2. A radio receiver as claimed in Claim 1, characterized in that after a predetermined number of decreases of the field strength and subsequent new selections of the stored tuning data of the station then having the strongest received field strength, a new search tuning for a relay station with equal program content can then be resumed; that also the tuning data obtained in the new search tuning action are storable; that from these newly stored tuning data these data are selectable which correspond with the station which then has the strongest received field strength.

3. A radio receiver as claimed in Claim 1, characterized in that for tuning the receiver to the reference staton there are provided a first receiving section for producing a reference station signal, and for search tuning through the receiving range to the relay station a second receiving section for producing a comparison signal.

4. A radio receiver as claimed in Claim 1, characterized in that for tuning the receiver to the reference station and for searching through the receiving range for the relay stations a receiver section is provided which is periodically alternately tuned to the reference station and to a relay station, the output signal of the receiving station being sampled in synchronism with the alternately tuning, the samples thus obtained being applied alter nately to a first and to a second signal output.

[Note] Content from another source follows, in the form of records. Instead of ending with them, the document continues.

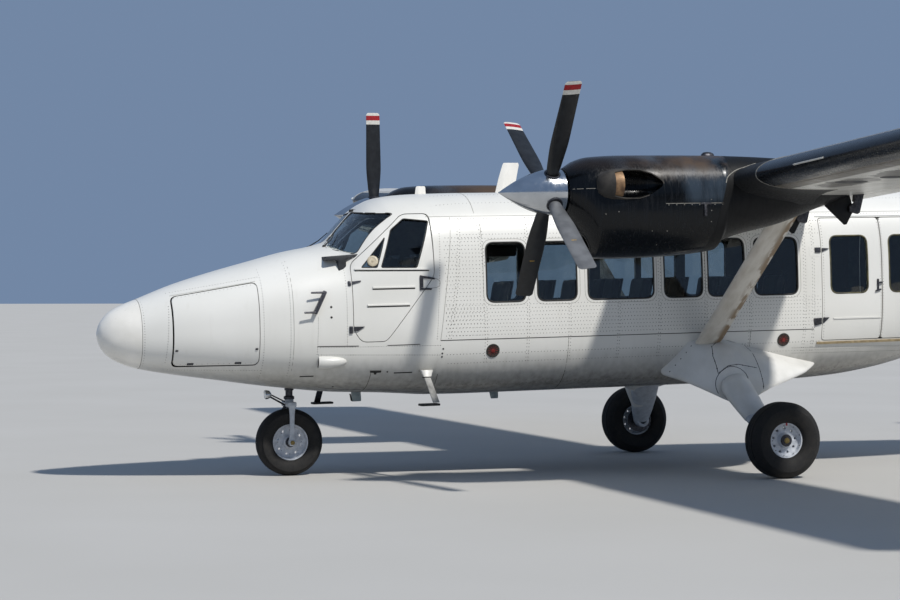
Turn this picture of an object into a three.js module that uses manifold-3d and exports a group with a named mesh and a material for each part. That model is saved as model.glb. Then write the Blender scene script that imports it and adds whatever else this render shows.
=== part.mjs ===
// High-wing twin turboprop airliner for nineteen passengers, parked on its fixed gear.
// Millimetres, +X towards the nose, +Y to port, +Z up, origin on the ground under the middle of the aircraft.
import * as THREE from 'three';
import { mergeVertices } from 'three/addons/utils/BufferGeometryUtils.js';
import Module from 'manifold-3d';

const wasm = await Module();
wasm.setup();

// Stance: stations run aft from the nose tip, heights are over the ground line of the main wheels
const MAIN_STATION = 6420;
const WHEELBASE = 4533;
const NOSE_DOWN = THREE.MathUtils.degToRad(1.38);
const MAIN_X = 1424;
const TRACK = 3710;

// Gaps
const TOUCH = 0.3;
const PIN_GAP = 0.4;
const DOOR_GAP = 7;
const SURFACE_GAP = 8;

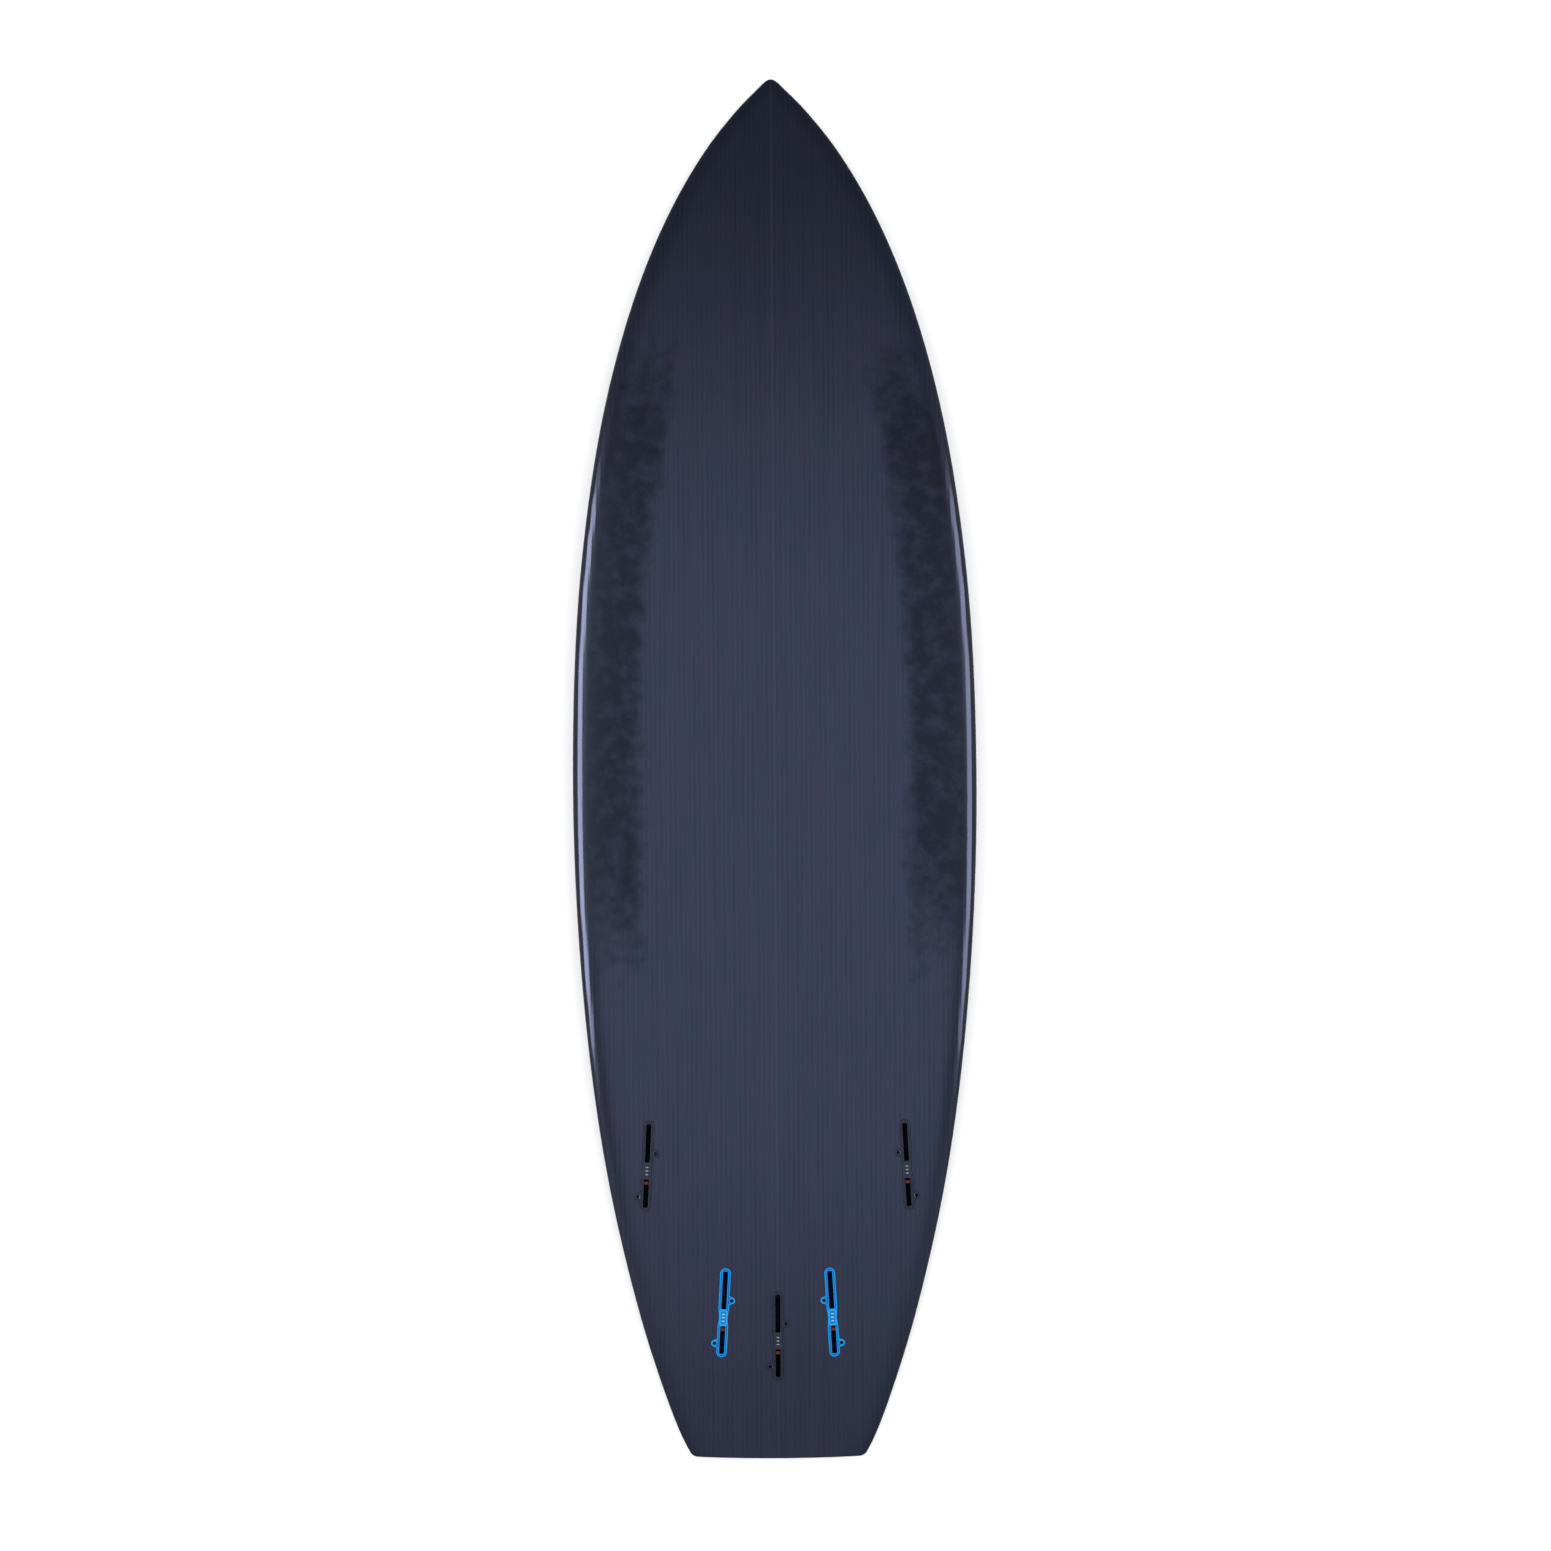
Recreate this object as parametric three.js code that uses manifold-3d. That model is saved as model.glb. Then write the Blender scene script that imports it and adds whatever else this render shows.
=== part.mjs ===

5. A radio receiver as claimed in Claim 4, characterized in that the first and the second signal output each have a low-pass filter connected thereto for producing the reference station signal and the relay station signal, respectively.

6. A radio receiver as claimed in Claim 3 or Claim 5, characterized in that the reference station signal and the relay station signal are applied to a program comparison circuit.

7. A radio receiver substantially as herein described with reference to Fig. 1 or Fig. 2 of the accompanying drawings.

8. A radio receiver incorporating a microprocessor adapted to be operated as herein described with reference to the flow chart of Fig. 3 or the flow charts of Fig. 3 and 4.